Jak trafnie podnosi się w literaturze prawniczej zmiany, jakie zachodzą w życiu spadkodawcy między chwilą sporządzenia testamentu, a momentem otwarcia spadku, mogą być tak istotne, że w chwili śmierci zawarta w testamencie treść ostatniej woli nie odzwierciedla już jego rzeczywistej woli w kwestii wydziedziczenia. Zachowanie skuteczności wydziedziczenia w mocy, mimo przebaczenia przez spadkodawcę czynów je uzasadniających byłoby sprzeczne nie tylko z art. 1010 § 2 k.c., ale i istotą przebaczenia. Przypadki, w których spadkodawca przebaczy uprawnionemu do zachowku w warunkach art. 1010 § 2 k.c., a następnie odzyska pełną zdolność do czynności prawnych i sporządzi testament, w którym (pomimo wcześniejszego przebaczenia) postanowi o wydziedziczeniu, będą jeszcze bardziej incydentalne. Powyższe pokazuje sprzeczność zawężającej wykładni art. 1010 § 1 k.c., nie tylko z literalną wykładnią tego przepisu w powiązaniu z art. 1010 § 2 k.c., ale również i z wykładnią logiczną oraz celowościową. Oczywiście przepisy prawa spadkowego ze względu na ich charakter i znaczenie, wymagają ścisłej wykładni, co jednak nie uzasadnia ograniczenia zastosowania instytucji przebaczenia na gruncie wydziedziczenia, wbrew brzmieniu tych przepisów i w kontekście podstawowych zasad prawa spadkowego, jak zapewnienie najpełniejszego odzwierciedlenia woli spadkodawcy i ochrona więzów rodzinnych. Nadto, prowadziłoby to do odmiennego traktowania instytucji przebaczenia przy wydziedziczeniu i uznaniu za niegodnego, gdyż w ostatnim przypadku przebaczenie może nastąpić po zaistnieniu przyczyn uzasadniających uznanie za niegodnego, aż do otwarcia spadku.
Skutkiem przebaczenia po wydziedziczeniu w testamencie jest zachowanie przez wydziedziczonego prawa do zachowku, a nie odzyskanie statusu spadkobiercy ustawowego, w sytuacji, w której spadkodawca powołał do spadku spadkobiercę testamentowego. Dla osiągnięcia tego skutku konieczny byłoby testament uchylający rozrządzenia testamentowe o powołaniu do spadku, bądź je zmieniający.

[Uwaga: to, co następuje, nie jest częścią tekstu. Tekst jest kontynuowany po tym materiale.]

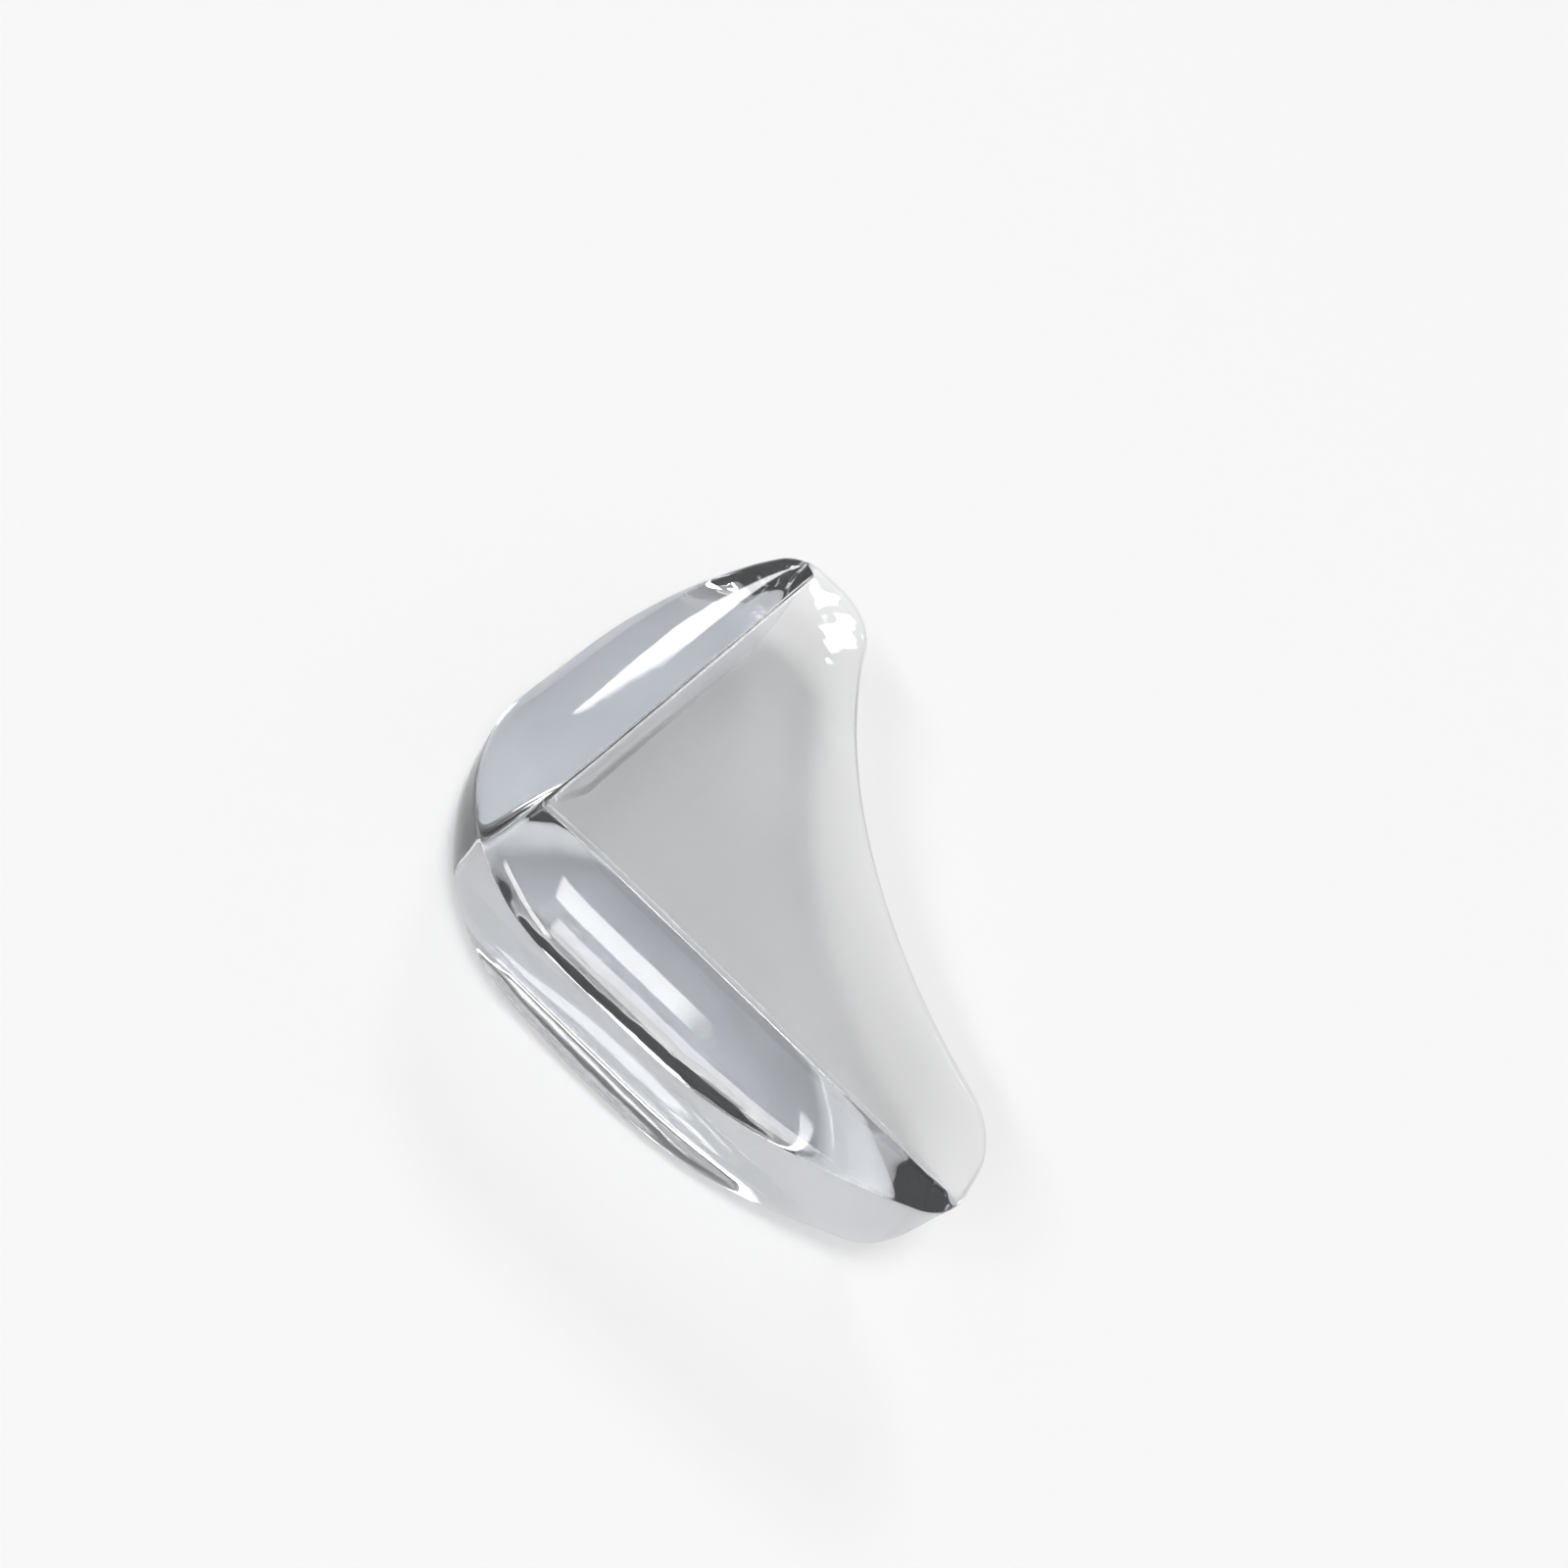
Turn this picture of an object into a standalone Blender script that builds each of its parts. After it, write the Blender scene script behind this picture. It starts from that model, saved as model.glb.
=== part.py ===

Potrzeba i zakres udzielenia przez Sąd Najwyższy odpowiedzi na przedstawione pytanie prawne, są determinowane stanem faktycznym sprawy. W niniejszej sprawie powódka dochodzi przeciwko spadkobiercy testamentowemu roszczenia o zachowek. W związku z czym, poza zakresem odpowiedzi pozostaje sporna, zwłaszcza w literaturze prawniczej, kwestia skutków przebaczenia w razie, gdy jedynym rozrządzeniem testamentowym spadkodawcy było wydziedziczenie.
Z tych względów Sąd Najwyższy podjął uchwałę na podstawie art. 390 § 1 k.p.c.